• Aim
Transcribe only the lines from the line with "# The whole" through the line with "obj.parent = None", exactly, counting both of those lines as part of the stretch.

• Raw data
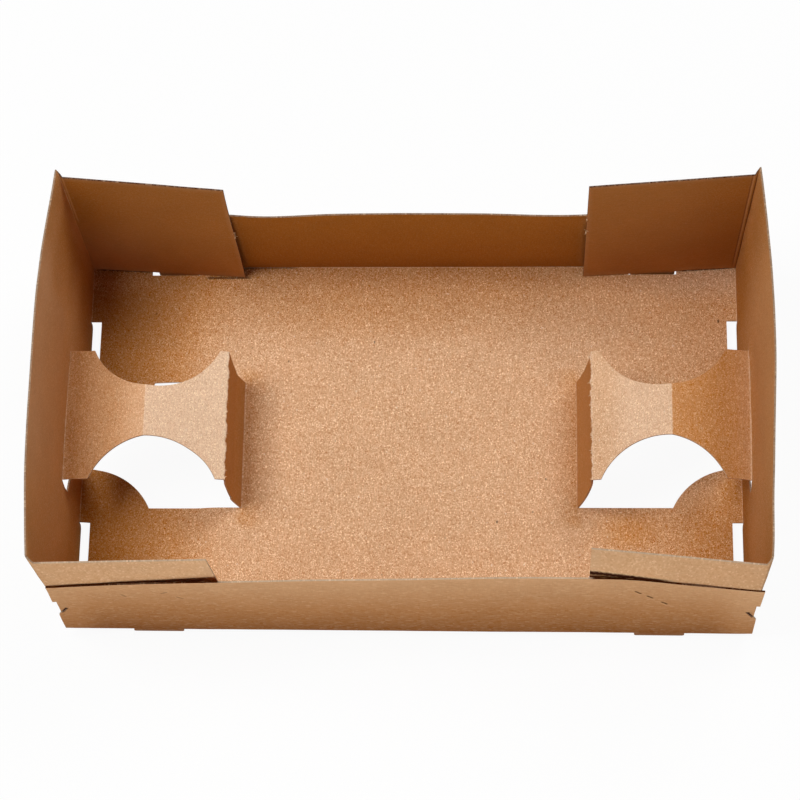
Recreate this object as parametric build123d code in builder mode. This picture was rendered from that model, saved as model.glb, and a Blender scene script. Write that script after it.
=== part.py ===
from build123d import *
import math
import os

# A pop-up carry tray folded from one die-cut kraft board sheet.
# X runs along the tray, Y across it, Z up. The origin is under the middle of the tray, on the
# surface that its side lugs stand on. Heights in the values below are above the floor's top.

# The sheet
board = 0.8
fold_radius = 0.4

# Floor, between the inner faces of the walls at their creases
floor_length = 317.0
floor_width = 187.4

# Side walls, left and right
side_height = 110.8
side_lean = 3.2
side_bow = 4.2

# Corner flaps, folded in from the ends of the side walls
corner_gap = 0.3
corner_spread = 0.8
corner_radius = 0.5
flap_length = 74.9
flap_turn_foot = 4.3
flap_turn_top = 6.0
flap_free_lean = 0.8
flap_corner_drop = 9.3
flap_free_rise = 0.5
relief_width = 2.2

# Long walls, front and back
long_end_height = 66.2
long_middle_height = 68.0
long_end_spread = 0.3
long_bow = 4.1
long_foot_overhang = 2.5
long_top_overhang = 3.4
hook_height = 23.0
hook_slit_height = 27.0
hook_slit_rise = 7.9
hook_slit_run = 3.3
hook_slit_gap = 1.0
hook_slit_bend = 0.9
hook_neck_overhang = 1.1
hook_head_height = 43.8
hook_head_taper = 0.5

# Slots beside the side creases, and the lugs that they leave on the side walls
side_slot_inner = 39.6
side_slot_length = 25.0
side_slot_width = 5.14
side_lug_bevel = 1.5

# Slots beside the long creases, their lugs, and the flaps' foot tabs in them
long_slot_inner = 106.0
long_slot_length = 23.4
long_slot_width = 4.2
long_lug_drop = 2.8
foot_tab_clearance = 0.8
foot_tab_drop = 3.4
small_bevel = 0.8

# Cup shelves: a strip cut out of the floor and side wall, and popped up
riser_foot = 80.66
riser_top_shift = 4.94
riser_bulge = 1.46
shelf_height = 39.3
strip_half_width = 32.2
waist_half_width = 12.5
waist_radius = 32.8
waist_offset = 3.0

# Places worked out from the sizes
floor_under = side_slot_width
floor_top = floor_under + board
floor_middle = floor_top - board / 2
wall_start = floor_top + fold_radius
side_face = floor_length / 2
long_face = floor_width / 2
side_top = floor_top + side_height
flap_corner_top = side_top - flap_corner_drop
corner_foot = long_face - corner_gap - board
corner_top = corner_foot + corner_spread
flap_end_foot = side_face - flap_length
flap_end_top = flap_end_foot + flap_free_lean
side_corner_top = side_face + side_lean
waist_centre = waist_half_width + waist_radius
outside = 2 * board
side_slot_middle = side_slot_inner + side_slot_length / 2
long_slot_middle = long_slot_inner + long_slot_length / 2
side_slot_places = [(x, y) for x in (-side_face, side_face) for y in (-side_slot_middle, side_slot_middle)]
long_slot_places = [(x, y) for x in (-long_slot_middle, long_slot_middle) for y in (-long_face, long_face)]

# Side panel, right: the wall and its two corner flaps are one bent band, standing on the side crease
with BuildPart() as side_panel:
    # The band is lofted from its straight foot to its bowed top edge, outer shape less inner shape
    for grow, run_on, band_mode in ((board, 0, Mode.ADD), (0, outside, Mode.SUBTRACT)):
        for height, corner_x, corner_y, bow, end_x, turn in (
            (wall_start, side_face, corner_foot, 0, flap_end_foot, flap_turn_foot),
            (side_top, side_corner_top, corner_top, side_bow, flap_end_top, flap_turn_top),
        ):
            slope = turn / (corner_x - end_x)
            corner = (corner_x + grow, corner_y + grow + slope * grow)
            flap_end = (end_x - run_on, corner_y + grow - turn - slope * run_on)
            with BuildSketch(Plane.XY.offset(height)) as room:
                with BuildLine():
                    Line((flap_end[0], -flap_end[1]), (corner[0], -corner[1]))
                    if bow:
                        ThreePointArc((corner[0], -corner[1]), (corner[0] + bow, 0), corner)
                    else:
                        Line((corner[0], -corner[1]), corner)
                    Line(corner, flap_end)
                    Line(flap_end, (flap_end[0], -flap_end[1]))
                make_face()
                fillet(room.vertices().sort_by(Axis.X)[-2:], corner_radius + grow)
        loft(ruled=True, mode=band_mode)

    # Flap tops, with the slanted relief up to the wall's top corner
    relief_x = side_corner_top - side_lean * flap_corner_drop / side_height - relief_width
    with BuildSketch(Plane.XZ):
        with BuildLine():
            Polyline(
                (flap_end_foot - outside, flap_corner_top + flap_free_rise),
                (relief_x, flap_corner_top),
                (side_corner_top, side_top),
                (side_corner_top, side_top + outside),
                (flap_end_foot - outside, side_top + outside),
                close=True,
            )
        make_face()
    extrude(amount=floor_width, both=True, mode=Mode.SUBTRACT)

    # Foot tab under each flap, which drops into the slot beside the long crease
    tab_near = long_slot_inner + foot_tab_clearance
    tab_far = long_slot_inner + long_slot_length - foot_tab_clearance
    foot_slope = flap_turn_foot / flap_length
    tab_near_y = corner_foot - foot_slope * (side_face - tab_near)
    tab_far_y = corner_foot - foot_slope * (side_face - tab_far)
    for side in (-1, 1):
        with BuildSketch(Plane.XY.offset(wall_start)):
            with BuildLine():
                Polyline(
                    (tab_near, side * tab_near_y),
                    (tab_far, side * tab_far_y),
                    (tab_far, side * (tab_far_y + board)),
                    (tab_near, side * (tab_near_y + board)),
                    close=True,
                )
            make_face()
        extrude(amount=-(fold_radius + foot_tab_drop))
        chamfer(side_panel.edges(Select.LAST).filter_by(Axis.Y).group_by(Axis.Z)[0], small_bevel)

    # Rounded crease from the floor up to the wall
    crease_half = corner_foot - corner_radius - board
    with BuildSketch(Plane.XZ):
        with BuildLine():
            crease = JernArc((side_face - fold_radius, floor_middle), (1, 0), fold_radius + board / 2, 90)
        trace(crease, line_width=board)
    extrude(amount=crease_half, both=True)

    # Side slots, and the lug that each cut leaves hanging from the wall
    for side in (-1, 1):
        with BuildSketch(Plane.XY.offset(wall_start)):
            with Locations((side_face, side * side_slot_middle)):
                Rectangle(side_slot_width, side_slot_length, align=(Align.MAX, Align.CENTER))
        extrude(amount=-(fold_radius + outside), mode=Mode.SUBTRACT)
        with BuildSketch(Plane.XY.offset(wall_start)):
            with Locations((side_face, side * side_slot_middle)):
                Rectangle(board, side_slot_length, align=(Align.MIN, Align.CENTER))
        extrude(amount=-wall_start)
        lug_ends = side_panel.edges(Select.LAST).filter_by(Axis.X).group_by(Axis.Z)[0].sort_by(Axis.Y)
        chamfer(lug_ends[-1], side_lug_bevel)

    # Cut-out that the shelf's outer half leaves in the crease and the wall
    with BuildSketch(Plane.XY.offset(wall_start)):
        with Locations((side_face + outside, 0)):
            Rectangle(2 * outside, 2 * strip_half_width, align=(Align.MAX, Align.CENTER))
        with Locations((side_face - waist_offset, waist_centre), (side_face - waist_offset, -waist_centre)):
            Circle(waist_radius, mode=Mode.SUBTRACT)
    extrude(amount=-(fold_radius + outside), mode=Mode.SUBTRACT)
    with BuildSketch(Plane.YZ.offset(side_face - outside)):
        with Locations((0, floor_top)):
            Rectangle(2 * strip_half_width, shelf_height - board / 2, align=(Align.CENTER, Align.MIN))
        with Locations((waist_centre, floor_top - waist_offset), (-waist_centre, floor_top - waist_offset)):
            Circle(waist_radius, mode=Mode.SUBTRACT)
    extrude(amount=side_lean + side_bow + 2 * outside, mode=Mode.SUBTRACT)

# Cup shelf, right: a strip of the sheet, popped up into riser, folded shelf and back to the wall
riser_x = riser_foot + board / 2
riser_top_x = riser_x + riser_top_shift
shelf_wall_x = side_face + (side_lean + side_bow) * shelf_height / side_height + board / 2
strip_length = side_face - riser_foot + shelf_height
riser_chord = math.hypot(riser_top_shift, shelf_height)
riser_length = riser_chord + 8 * riser_bulge**2 / (3 * riser_chord)
outer_shelf = shelf_height
inner_shelf = strip_length - riser_length - outer_shelf
shelf_span = shelf_wall_x - riser_top_x
ridge_run = (shelf_span**2 + inner_shelf**2 - outer_shelf**2) / (2 * shelf_span)
ridge_rise = math.sqrt(inner_shelf**2 - ridge_run**2)
shelf_z = floor_top + shelf_height
with BuildPart() as cup_shelf:
    with BuildSketch(Plane.XZ):
        with BuildLine() as strip_path:
            Line((riser_x - outside, floor_middle), (riser_x, floor_middle))
            SagittaArc((riser_x, floor_middle), (riser_top_x, shelf_z), -riser_bulge)
            Line((riser_top_x, shelf_z), (riser_top_x + ridge_run, shelf_z + ridge_rise))
            Line((riser_top_x + ridge_run, shelf_z + ridge_rise), (shelf_wall_x, shelf_z))
            fillet(strip_path.vertices(), fold_radius + board / 2)
        trace(line_width=board)
    extrude(amount=strip_half_width, both=True)

    # The waist: arcs of the flat sheet, seen from above once the shelf stands at its slope
    shelf_slope = ridge_run / inner_shelf
    waist_x = riser_top_x + ridge_run - waist_offset * shelf_slope
    with BuildSketch(Plane.XY.offset(shelf_z - outside)):
        with Locations((waist_x, waist_centre), (waist_x, -waist_centre)):
            Ellipse(waist_radius * shelf_slope, waist_radius)
    extrude(amount=ridge_rise + 2 * outside, mode=Mode.SUBTRACT)

# Long wall, back: straight at its foot, bowed inward at its top, with hooked ends
with BuildPart() as long_wall:
    wall_reach = side_face + long_top_overhang
    wall_middle_z = floor_top + long_middle_height
    with BuildSketch(Plane.XY.offset(wall_start)):
        with Locations((0, long_face)):
            Rectangle(2 * wall_reach, board, align=(Align.CENTER, Align.MIN))
    with BuildSketch(Plane.XY.offset(wall_middle_z)):
        with BuildLine():
            top_y = long_face + long_end_spread
            ThreePointArc((-wall_reach, top_y), (0, top_y - long_bow), (wall_reach, top_y))
            Line((wall_reach, top_y), (wall_reach, top_y + board))
            ThreePointArc(
                (wall_reach, top_y + board), (0, top_y + board - long_bow), (-wall_reach, top_y + board)
            )
            Line((-wall_reach, top_y + board), (-wall_reach, top_y))
        make_face()
    loft(ruled=True)

    # Outline seen from the front: low ears, a slanted slit, neck and head at each end, crowned top
    ear_x = side_face + long_foot_overhang
    neck_x = side_face + hook_neck_overhang
    slit_z = floor_top + hook_slit_height
    slit_tip = (neck_x - hook_slit_run, slit_z + hook_slit_rise)
    with BuildSketch(Plane.XZ):
        with BuildLine():
            Polyline((0, wall_start), (ear_x, wall_start), (ear_x, floor_top + hook_height), (neck_x, slit_z))
            SagittaArc((neck_x, slit_z), slit_tip, hook_slit_bend)
            SagittaArc(slit_tip, (neck_x, slit_z + hook_slit_gap), -hook_slit_bend)
            Polyline(
                (neck_x, slit_z + hook_slit_gap),
                (neck_x, floor_top + hook_head_height),
                (wall_reach - hook_head_taper, floor_top + hook_head_height),
                (wall_reach, floor_top + long_end_height),
            )
            crown = (long_middle_height - long_end_height) / 4
            SagittaArc((wall_reach, floor_top + long_end_height), (0, wall_middle_z), -crown)
            Line((0, wall_middle_z), (0, wall_start))
        make_face()
        mirror(about=Plane.YZ)
    extrude(amount=floor_width, both=True, mode=Mode.INTERSECT)

    # Rounded crease from the floor up to the wall
    with BuildSketch(Plane.YZ):
        with BuildLine():
            crease = JernArc((long_face - fold_radius, floor_middle), (1, 0), fold_radius + board / 2, 90)
        trace(crease, line_width=board)
    extrude(amount=side_face - fold_radius, both=True)

    # Slots beside the crease, and the short lug that each cut leaves hanging from the wall
    for side in (-1, 1):
        with BuildSketch(Plane.XY.offset(wall_start)):
            with Locations((side * long_slot_middle, long_face)):
                Rectangle(long_slot_length, long_slot_width, align=(Align.CENTER, Align.MAX))
        extrude(amount=-(fold_radius + outside), mode=Mode.SUBTRACT)
        with BuildSketch(Plane.XY.offset(wall_start)):
            with Locations((side * long_slot_middle, long_face)):
                Rectangle(long_slot_length, board, align=(Align.CENTER, Align.MIN))
        extrude(amount=-(fold_radius + board + long_lug_drop))
        chamfer(long_wall.edges(Select.LAST).filter_by(Axis.Y).group_by(Axis.Z)[0], small_bevel)

# Floor, with the cut-outs that the strips leave in it and the slots beside its creases
with BuildPart() as floor:
    with BuildSketch(Plane.XY.offset(floor_under)) as floor_outline:
        Rectangle(floor_length - 2 * fold_radius, floor_width - 2 * fold_radius)
        for side in (-1, 1):
            with BuildSketch(mode=Mode.SUBTRACT):
                with Locations((side * (riser_x + side_face) / 2, 0)):
                    Rectangle(side_face - riser_x, 2 * strip_half_width)
                waist_floor_x = side * (side_face - waist_offset)
                with Locations((waist_floor_x, waist_centre), (waist_floor_x, -waist_centre)):
                    Circle(waist_radius, mode=Mode.SUBTRACT)
        with Locations(*side_slot_places):
            Rectangle(2 * side_slot_width, side_slot_length, mode=Mode.SUBTRACT)
        with Locations(*long_slot_places):
            Rectangle(long_slot_length, 2 * long_slot_width, mode=Mode.SUBTRACT)
    extrude(amount=board)

# The whole sheet: the floor, then the panels and shelves folded up from it
with BuildPart() as tray_sheet:
    add(floor.part)
    add(side_panel.part)
    add(side_panel.part.mirror(Plane.YZ))
    add(long_wall.part)
    add(long_wall.part.mirror(Plane.XZ))
    add(cup_shelf.part)
    add(cup_shelf.part.mirror(Plane.YZ))

tray_sheet.part.label = "tray_sheet"
os.makedirs("parts", exist_ok=True)
export_step(tray_sheet.part, "parts/tray_sheet.step")
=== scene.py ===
import math

import bmesh
import bpy
import numpy as np
from mathutils import Matrix, Vector, noise
from mathutils.geometry import delaunay_2d_cdt


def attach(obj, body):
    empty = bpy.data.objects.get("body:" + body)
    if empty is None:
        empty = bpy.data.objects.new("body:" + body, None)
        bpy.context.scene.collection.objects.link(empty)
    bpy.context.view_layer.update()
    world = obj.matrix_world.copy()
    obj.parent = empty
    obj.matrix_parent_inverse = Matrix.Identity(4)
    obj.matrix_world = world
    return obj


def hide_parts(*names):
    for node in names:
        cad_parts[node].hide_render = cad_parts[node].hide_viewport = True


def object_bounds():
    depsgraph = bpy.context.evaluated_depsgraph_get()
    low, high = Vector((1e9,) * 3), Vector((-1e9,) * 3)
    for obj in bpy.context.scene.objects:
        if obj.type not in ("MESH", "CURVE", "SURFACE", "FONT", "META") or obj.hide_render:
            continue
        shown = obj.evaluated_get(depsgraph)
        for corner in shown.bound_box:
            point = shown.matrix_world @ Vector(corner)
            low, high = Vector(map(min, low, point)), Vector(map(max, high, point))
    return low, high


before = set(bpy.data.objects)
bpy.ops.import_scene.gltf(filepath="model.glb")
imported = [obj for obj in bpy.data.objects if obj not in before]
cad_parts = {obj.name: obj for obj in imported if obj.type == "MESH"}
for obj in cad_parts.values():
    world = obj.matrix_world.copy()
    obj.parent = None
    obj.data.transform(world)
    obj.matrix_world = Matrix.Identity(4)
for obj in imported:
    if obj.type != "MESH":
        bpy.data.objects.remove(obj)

cad_low, cad_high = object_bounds()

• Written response
# The whole sheet: the floor, then the panels and shelves folded up from it
with BuildPart() as tray_sheet:
    add(floor.part)
    add(side_panel.part)
    add(side_panel.part.mirror(Plane.YZ))
    add(long_wall.part)
    add(long_wall.part.mirror(Plane.XZ))
    add(cup_shelf.part)
    add(cup_shelf.part.mirror(Plane.YZ))

tray_sheet.part.label = "tray_sheet"
os.makedirs("parts", exist_ok=True)
export_step(tray_sheet.part, "parts/tray_sheet.step")
=== scene.py ===
import math

import bmesh
import bpy
import numpy as np
from mathutils import Matrix, Vector, noise
from mathutils.geometry import delaunay_2d_cdt


def attach(obj, body):
    empty = bpy.data.objects.get("body:" + body)
    if empty is None:
        empty = bpy.data.objects.new("body:" + body, None)
        bpy.context.scene.collection.objects.link(empty)
    bpy.context.view_layer.update()
    world = obj.matrix_world.copy()
    obj.parent = empty
    obj.matrix_parent_inverse = Matrix.Identity(4)
    obj.matrix_world = world
    return obj


def hide_parts(*names):
    for node in names:
        cad_parts[node].hide_render = cad_parts[node].hide_viewport = True


def object_bounds():
    depsgraph = bpy.context.evaluated_depsgraph_get()
    low, high = Vector((1e9,) * 3), Vector((-1e9,) * 3)
    for obj in bpy.context.scene.objects:
        if obj.type not in ("MESH", "CURVE", "SURFACE", "FONT", "META") or obj.hide_render:
            continue
        shown = obj.evaluated_get(depsgraph)
        for corner in shown.bound_box:
            point = shown.matrix_world @ Vector(corner)
            low, high = Vector(map(min, low, point)), Vector(map(max, high, point))
    return low, high


before = set(bpy.data.objects)
bpy.ops.import_scene.gltf(filepath="model.glb")
imported = [obj for obj in bpy.data.objects if obj not in before]
cad_parts = {obj.name: obj for obj in imported if obj.type == "MESH"}
for obj in cad_parts.values():
    world = obj.matrix_world.copy()
    obj.parent = None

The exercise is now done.